** start of DATASET CONTENT **

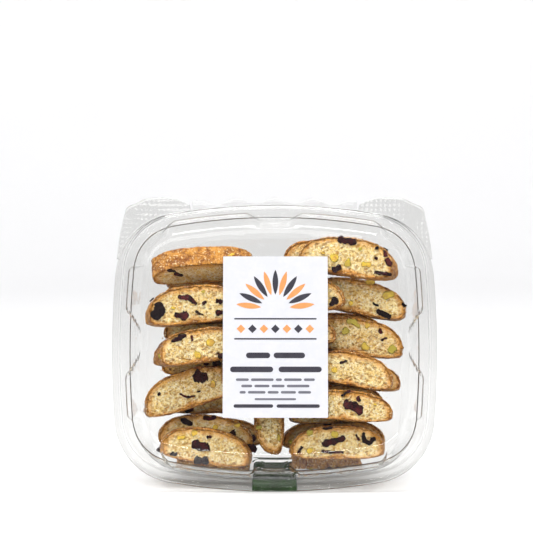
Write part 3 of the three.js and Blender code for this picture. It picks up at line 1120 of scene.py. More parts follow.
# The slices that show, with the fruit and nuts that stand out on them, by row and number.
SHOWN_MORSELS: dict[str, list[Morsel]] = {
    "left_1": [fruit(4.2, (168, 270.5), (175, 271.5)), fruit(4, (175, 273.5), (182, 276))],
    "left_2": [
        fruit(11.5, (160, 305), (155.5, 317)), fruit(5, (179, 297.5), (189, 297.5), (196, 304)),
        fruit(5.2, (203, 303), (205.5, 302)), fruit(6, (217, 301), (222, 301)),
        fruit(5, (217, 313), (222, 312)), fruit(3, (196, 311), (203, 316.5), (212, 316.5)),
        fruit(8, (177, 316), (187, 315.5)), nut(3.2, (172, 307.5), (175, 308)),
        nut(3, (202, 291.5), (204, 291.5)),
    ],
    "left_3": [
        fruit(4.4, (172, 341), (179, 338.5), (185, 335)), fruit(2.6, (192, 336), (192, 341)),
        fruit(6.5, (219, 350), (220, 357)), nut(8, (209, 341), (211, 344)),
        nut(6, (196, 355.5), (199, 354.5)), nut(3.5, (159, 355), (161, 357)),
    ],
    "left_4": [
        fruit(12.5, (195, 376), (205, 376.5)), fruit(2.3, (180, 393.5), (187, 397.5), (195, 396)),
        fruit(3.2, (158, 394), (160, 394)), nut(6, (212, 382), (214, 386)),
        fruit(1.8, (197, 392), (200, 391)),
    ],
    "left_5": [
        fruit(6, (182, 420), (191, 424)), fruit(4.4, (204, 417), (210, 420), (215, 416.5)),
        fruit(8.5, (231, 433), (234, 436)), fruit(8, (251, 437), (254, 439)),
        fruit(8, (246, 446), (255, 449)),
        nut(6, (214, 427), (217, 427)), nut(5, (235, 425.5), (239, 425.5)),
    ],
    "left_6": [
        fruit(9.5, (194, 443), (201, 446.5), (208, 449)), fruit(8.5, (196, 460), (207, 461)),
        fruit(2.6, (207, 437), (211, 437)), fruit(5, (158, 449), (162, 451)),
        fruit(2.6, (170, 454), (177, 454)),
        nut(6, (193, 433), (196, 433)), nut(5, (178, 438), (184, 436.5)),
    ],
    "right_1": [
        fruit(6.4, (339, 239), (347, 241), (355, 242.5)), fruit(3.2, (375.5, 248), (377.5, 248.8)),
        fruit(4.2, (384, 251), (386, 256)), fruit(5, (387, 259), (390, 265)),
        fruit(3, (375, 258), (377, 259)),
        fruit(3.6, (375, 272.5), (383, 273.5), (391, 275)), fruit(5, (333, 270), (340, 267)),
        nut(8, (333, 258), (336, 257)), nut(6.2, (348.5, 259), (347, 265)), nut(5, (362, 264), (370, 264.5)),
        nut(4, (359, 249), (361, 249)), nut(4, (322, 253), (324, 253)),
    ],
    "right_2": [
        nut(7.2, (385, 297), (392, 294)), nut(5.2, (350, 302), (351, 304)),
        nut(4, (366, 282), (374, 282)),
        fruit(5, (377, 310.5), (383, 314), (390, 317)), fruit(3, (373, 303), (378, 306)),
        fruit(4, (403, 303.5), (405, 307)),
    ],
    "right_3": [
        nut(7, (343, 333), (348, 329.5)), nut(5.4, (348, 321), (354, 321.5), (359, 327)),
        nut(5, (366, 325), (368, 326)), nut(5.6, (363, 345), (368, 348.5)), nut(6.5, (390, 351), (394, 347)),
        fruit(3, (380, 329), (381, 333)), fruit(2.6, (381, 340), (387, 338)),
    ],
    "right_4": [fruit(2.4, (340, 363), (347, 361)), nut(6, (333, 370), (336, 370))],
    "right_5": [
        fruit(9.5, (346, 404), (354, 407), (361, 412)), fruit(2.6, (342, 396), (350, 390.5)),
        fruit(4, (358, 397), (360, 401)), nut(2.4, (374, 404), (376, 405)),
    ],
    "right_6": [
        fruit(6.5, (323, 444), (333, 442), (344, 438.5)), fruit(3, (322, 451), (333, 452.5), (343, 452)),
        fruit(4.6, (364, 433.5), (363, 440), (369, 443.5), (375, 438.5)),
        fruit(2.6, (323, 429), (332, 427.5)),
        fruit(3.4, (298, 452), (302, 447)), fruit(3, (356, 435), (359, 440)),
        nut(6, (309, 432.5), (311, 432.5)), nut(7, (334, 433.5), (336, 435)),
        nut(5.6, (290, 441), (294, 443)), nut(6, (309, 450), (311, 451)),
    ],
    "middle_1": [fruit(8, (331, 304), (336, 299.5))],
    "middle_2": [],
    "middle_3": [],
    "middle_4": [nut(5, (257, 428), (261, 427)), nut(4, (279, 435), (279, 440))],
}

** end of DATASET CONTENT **

YOUR OBJECTIVE:
Copy all of the data exactly.

OUTPUT:
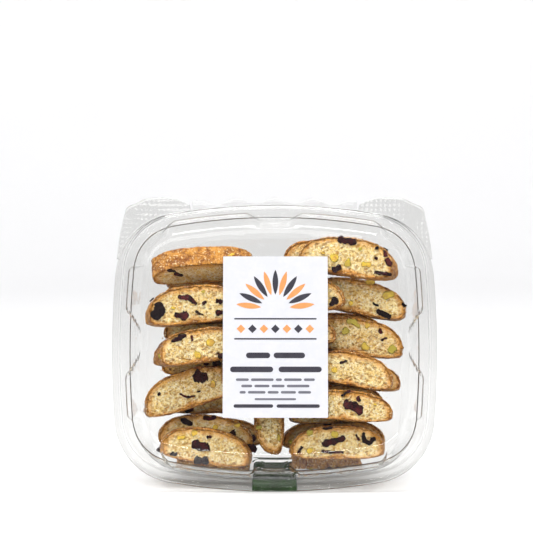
Write part 3 of the three.js and Blender code for this picture. It picks up at line 1120 of scene.py. More parts follow.
# The slices that show, with the fruit and nuts that stand out on them, by row and number.
SHOWN_MORSELS: dict[str, list[Morsel]] = {
    "left_1": [fruit(4.2, (168, 270.5), (175, 271.5)), fruit(4, (175, 273.5), (182, 276))],
    "left_2": [
        fruit(11.5, (160, 305), (155.5, 317)), fruit(5, (179, 297.5), (189, 297.5), (196, 304)),
        fruit(5.2, (203, 303), (205.5, 302)), fruit(6, (217, 301), (222, 301)),
        fruit(5, (217, 313), (222, 312)), fruit(3, (196, 311), (203, 316.5), (212, 316.5)),
        fruit(8, (177, 316), (187, 315.5)), nut(3.2, (172, 307.5), (175, 308)),
        nut(3, (202, 291.5), (204, 291.5)),
    ],
    "left_3": [
        fruit(4.4, (172, 341), (179, 338.5), (185, 335)), fruit(2.6, (192, 336), (192, 341)),
        fruit(6.5, (219, 350), (220, 357)), nut(8, (209, 341), (211, 344)),
        nut(6, (196, 355.5), (199, 354.5)), nut(3.5, (159, 355), (161, 357)),
    ],
    "left_4": [
        fruit(12.5, (195, 376), (205, 376.5)), fruit(2.3, (180, 393.5), (187, 397.5), (195, 396)),
        fruit(3.2, (158, 394), (160, 394)), nut(6, (212, 382), (214, 386)),
        fruit(1.8, (197, 392), (200, 391)),
    ],
    "left_5": [
        fruit(6, (182, 420), (191, 424)), fruit(4.4, (204, 417), (210, 420), (215, 416.5)),
        fruit(8.5, (231, 433), (234, 436)), fruit(8, (251, 437), (254, 439)),
        fruit(8, (246, 446), (255, 449)),
        nut(6, (214, 427), (217, 427)), nut(5, (235, 425.5), (239, 425.5)),
    ],
    "left_6": [
        fruit(9.5, (194, 443), (201, 446.5), (208, 449)), fruit(8.5, (196, 460), (207, 461)),
        fruit(2.6, (207, 437), (211, 437)), fruit(5, (158, 449), (162, 451)),
        fruit(2.6, (170, 454), (177, 454)),
        nut(6, (193, 433), (196, 433)), nut(5, (178, 438), (184, 436.5)),
    ],
    "right_1": [
        fruit(6.4, (339, 239), (347, 241), (355, 242.5)), fruit(3.2, (375.5, 248), (377.5, 248.8)),
        fruit(4.2, (384, 251), (386, 256)), fruit(5, (387, 259), (390, 265)),
        fruit(3, (375, 258), (377, 259)),
        fruit(3.6, (375, 272.5), (383, 273.5), (391, 275)), fruit(5, (333, 270), (340, 267)),
        nut(8, (333, 258), (336, 257)), nut(6.2, (348.5, 259), (347, 265)), nut(5, (362, 264), (370, 264.5)),
        nut(4, (359, 249), (361, 249)), nut(4, (322, 253), (324, 253)),
    ],
    "right_2": [
        nut(7.2, (385, 297), (392, 294)), nut(5.2, (350, 302), (351, 304)),
        nut(4, (366, 282), (374, 282)),
        fruit(5, (377, 310.5), (383, 314), (390, 317)), fruit(3, (373, 303), (378, 306)),
        fruit(4, (403, 303.5), (405, 307)),
    ],
    "right_3": [
        nut(7, (343, 333), (348, 329.5)), nut(5.4, (348, 321), (354, 321.5), (359, 327)),
        nut(5, (366, 325), (368, 326)), nut(5.6, (363, 345), (368, 348.5)), nut(6.5, (390, 351), (394, 347)),
        fruit(3, (380, 329), (381, 333)), fruit(2.6, (381, 340), (387, 338)),
    ],
    "right_4": [fruit(2.4, (340, 363), (347, 361)), nut(6, (333, 370), (336, 370))],
    "right_5": [
        fruit(9.5, (346, 404), (354, 407), (361, 412)), fruit(2.6, (342, 396), (350, 390.5)),
        fruit(4, (358, 397), (360, 401)), nut(2.4, (374, 404), (376, 405)),
    ],
    "right_6": [
        fruit(6.5, (323, 444), (333, 442), (344, 438.5)), fruit(3, (322, 451), (333, 452.5), (343, 452)),
        fruit(4.6, (364, 433.5), (363, 440), (369, 443.5), (375, 438.5)),
        fruit(2.6, (323, 429), (332, 427.5)),
        fruit(3.4, (298, 452), (302, 447)), fruit(3, (356, 435), (359, 440)),
        nut(6, (309, 432.5), (311, 432.5)), nut(7, (334, 433.5), (336, 435)),
        nut(5.6, (290, 441), (294, 443)), nut(6, (309, 450), (311, 451)),
    ],
    "middle_1": [fruit(8, (331, 304), (336, 299.5))],
    "middle_2": [],
    "middle_3": [],
    "middle_4": [nut(5, (257, 428), (261, 427)), nut(4, (279, 435), (279, 440))],
}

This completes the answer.